The night was very dark, and Marie-Anne, as she hastened on, did not notice two motionless figures in the shadow of a clump of lilacs in her little garden.
Detected by Mme. Blanche in a palpable falsehood, Chupin was quite crestfallen for a moment.
He saw the pleasing vision of a retreat at Courtornieu vanish; he saw himself suddenly deprived of frequent gifts which permitted him to spare his hoarded treasure, and even to increase it.
But he soon regained his assurance, and with an affectation of frankness he said:
“I may be stupid, but I could not deceive an infant. Someone must have told you falsely.”
Mme. Blanche shrugged her shoulders.
“I obtained my information from two persons who were ignorant of the interest it would possess for me.”
“As truly as the sun is in the heavens I swear——”
“Do not swear; simply confess that you have been wanting in zeal.”
The young lady’s manner betrayed such positive certainty that Chupin ceased his denials and changed his tactics.

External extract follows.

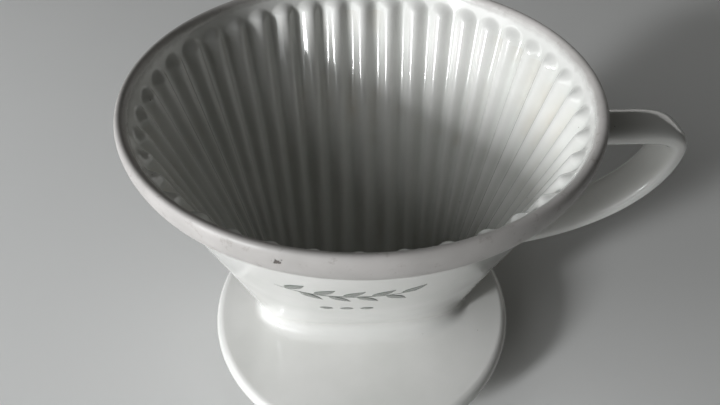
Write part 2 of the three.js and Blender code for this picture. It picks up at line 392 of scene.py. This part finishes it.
def add_ring(material):
    """The locating ring, with a rounded foot and a fillet onto the saucer on both sides."""
    inner = RING_OUTER_RADIUS - RING_THICKNESS
    root = FLANGE_BOTTOM_Z - RING_FILLET
    outline = np.vstack((
        arc((RING_OUTER_RADIUS + RING_FILLET, root), RING_FILLET, 90, 180, 8),
        arc((RING_OUTER_RADIUS - RING_ROUND, RING_ROUND), RING_ROUND, 0, -90, 8),
        arc((inner + RING_ROUND, RING_ROUND), RING_ROUND, -90, -180, 8),
        arc((inner - RING_FILLET, root), RING_FILLET, 0, 90, 8),
    ))
    points, faces = revolve(outline, 160, wrap=True)
    piece = add_piece("foot_ring", points, faces, material, ("locating_ring",))
    piece.data.set_sharp_from_angle(angle=CREASE_ANGLE)


# ---- The handle ----
STRAP_COLUMNS = 56
STRAP_ROWS = 110
FILLET_ROWS = 9
UPPER_ROOT_FILLET = 2.6
LOWER_ROOT_FILLET = 3.6
HALVINGS = 40
GRADIENT_STEP = 1e-3


def wall_reach(share, foot_half, z):
    """How far out the funnel's outside is on one axis, for the sine or cosine of a point's angle."""
    foot = foot_half * squarer(share, FOOT_SQUARENESS)
    return lerp(foot, OUTER_TOP_RADIUS * share, (z - FLOOR_Z) / (BEAD_BOTTOM_Z - FLOOR_Z))


def wall_across(place, foot_half, z, foot_half_across):
    """How far out the outside is on one axis at a place on the other one. It is found by halving."""
    low = np.zeros(np.shape(place))
    high = np.ones(np.shape(place))
    for _ in range(HALVINGS):
        middle = (low + high) / 2
        short = wall_reach(middle, foot_half, z) < np.abs(place)
        low = np.where(short, middle, low)
        high = np.where(short, high, middle)
    return wall_reach(np.sqrt(1 - high**2), foot_half_across, z)


def beyond_wall(points):
    """Distance along X beyond the funnel's outside, below 0 inside it. Points are from the axis."""
    x, y, z = (points[..., k] for k in range(3))
    return x - wall_across(y, FOOT_HALF_WIDTH, z, FOOT_HALF_LENGTH)


def wall_gradient(points):
    """How fast beyond_wall changes along each axis."""
    steps = GRADIENT_STEP * np.eye(3)
    changes = [beyond_wall(points + step) - beyond_wall(points - step) for step in steps]
    return np.stack(changes, axis=-1) / (2 * GRADIENT_STEP)


def wall_normal(points):
    """Outward unit normals of the funnel's outside."""
    gradient = wall_gradient(points)
    return gradient / np.linalg.norm(gradient, axis=-1, keepdims=True)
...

With the most abject humility, he admitted that the evening before he had relaxed his surveillance; he had been very busy; one of his boys had injured his foot; then he had encountered some friends who persuaded him to enter a drinking-saloon, where he had taken more than usual, so that——
He told this story in a whining tone, and every moment he interrupted himself to affirm his repentance and to cover himself with reproaches.
“Old drunkard!” he said, “this will teach you——”
But these protestations, far from reassuring Mme. Blanche, made her still more suspicious,
“All this is very well, Father Chupin,” she said, dryly, “but what are you going to do now to repair your negligence?”
“What do I intend to do?” he exclaimed, feigning the most violent anger. “Oh! you will see. I will prove that no one can deceive me with impunity. Near the Borderie is a small grove. I shall station myself there; and may the devil seize me if a cat enters that house unbeknown to me.”
Mme. Blanche drew her purse from her pocket, and taking out three louis, she gave them to Chupin, saying:
“Take these, and be more careful in future. Another blunder like this, and I shall be compelled to ask the aid of some other person.”